Norton to Repeat Her Leadership in South Africa Embassy Arrests by
Being Arrested at Sudan Embassy on Tuesday
May 15, 2006

Washington, DC—Congresswoman Eleanor Holmes Norton (D-DC), who was a leader with three others in the Free South Africa movement and arrests that got Ronald Reagan to sign the sanctions bill, will be arrested tomorrow (Tuesday, May 16, 2006) with a delegation of Congressional Black Caucus and other civil rights leaders in front of the Sudanese Embassy (2210 Massachusetts Avenue, NW) at 10 am.
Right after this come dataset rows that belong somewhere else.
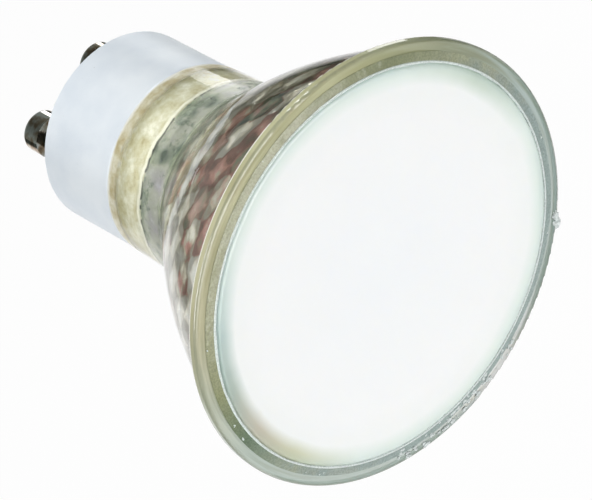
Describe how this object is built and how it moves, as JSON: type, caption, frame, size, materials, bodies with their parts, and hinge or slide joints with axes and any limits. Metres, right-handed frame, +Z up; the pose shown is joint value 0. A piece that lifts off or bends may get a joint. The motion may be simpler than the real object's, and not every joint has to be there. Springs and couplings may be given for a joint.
{
  "type": "halogen reflector bulb",
  "caption": "Mains halogen reflector bulb: faceted glass bowl with an opal front glass, on a white ceramic base with locking contact pins.",
  "frame": {"origin": "centre of the ceramic base's seat, the flat back face that meets the lampholder", "axes": "+Y along the lamp's axis, out of the base past the contact pins; the front glass looks along -Y; the two pins stand on X; +Z is up"},
  "size_m": [0.05, 0.0549, 0.05],
  "materials": {
    "pressed_glass": "clear pressed borosilicate, fire polished outside, faceted and mirror coated inside",
    "opal_glass": "opal white, satin etched",
    "clear_silicone": "clear glossy silicone bead with bubbles",
    "steatite_ceramic": "white steatite, pressed and fired, satin",
    "nickel_plated_pin": "bright nickel plate on turned brass",
    "quartz_glass": "clear fused quartz",
    "tungsten_wire": "drawn tungsten, coiled",
    "molybdenum_wire": "drawn molybdenum",
    "molybdenum_foil": "rolled foil",
    "nickel_wire": "drawn nickel",
    "lamp_cement": "yellowish lamp cement, cast and baked, matt"
  },
  "bodies": {
    "root": {"glass_reflector": "pressed_glass", "front_glass": "opal_glass", "rim_adhesive": "clear_silicone", "ceramic_base": "steatite_ceramic", "contact_pin_left": "nickel_plated_pin", "contact_pin_right": "nickel_plated_pin", "quartz_capsule": "quartz_glass", "filament": "tungsten_wire", "filament_lead_left": "molybdenum_wire", "filament_lead_right": "molybdenum_wire", "seal_foil_left": "molybdenum_foil", "seal_foil_right": "molybdenum_foil", "outer_lead_left": "nickel_wire", "outer_lead_right": "nickel_wire", "fuse_wire": "nickel_wire", "crimp_sleeve": "nickel_wire", "capsule_cement": "lamp_cement", "base_cement": "lamp_cement"}
  },
  "joints": []
}
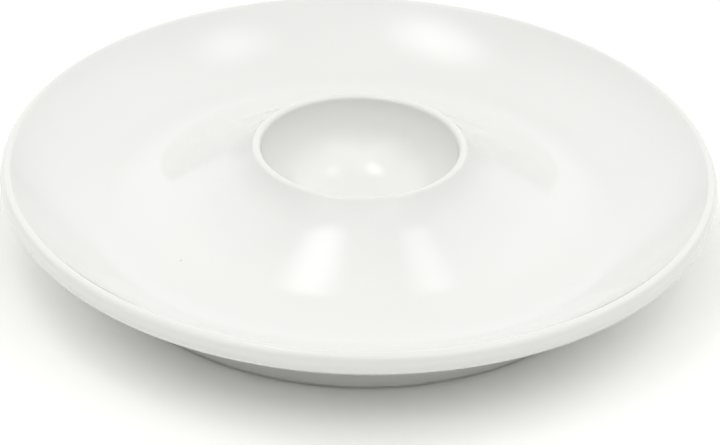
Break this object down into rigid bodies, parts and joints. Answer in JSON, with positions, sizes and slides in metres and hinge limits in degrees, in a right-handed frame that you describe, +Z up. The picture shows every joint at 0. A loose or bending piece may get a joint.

Norton said arrests now are every bit as important as they were to the South Africa movement, considering that “announcements of progress on Darfur have yielded only further setbacks as the genocide has proceeded.” She cited the delay in getting either an African Union or a NATO peace keeping force; the Sudan government resistance to any new developments; and peace agreements that have no hope of bringing peace, including the most recent agreement signed by the government that had only one of the three rebel factions willing to sign and not even the largest of the three. Rations are so scarce that the World Food Program has cut in half individual rations from 2,100 calories a day to 1,050 calories.

Norton said, “After Rwanda, we said ‘never again’ but the genocide and rapes have not diminished and never again has come and gone. We have no less an obligation here than we had in South Africa to do much more to heighten awareness. If anything, the continuation of unabated genocide and unthinkable abuse of women and children creates an even greater urgency.”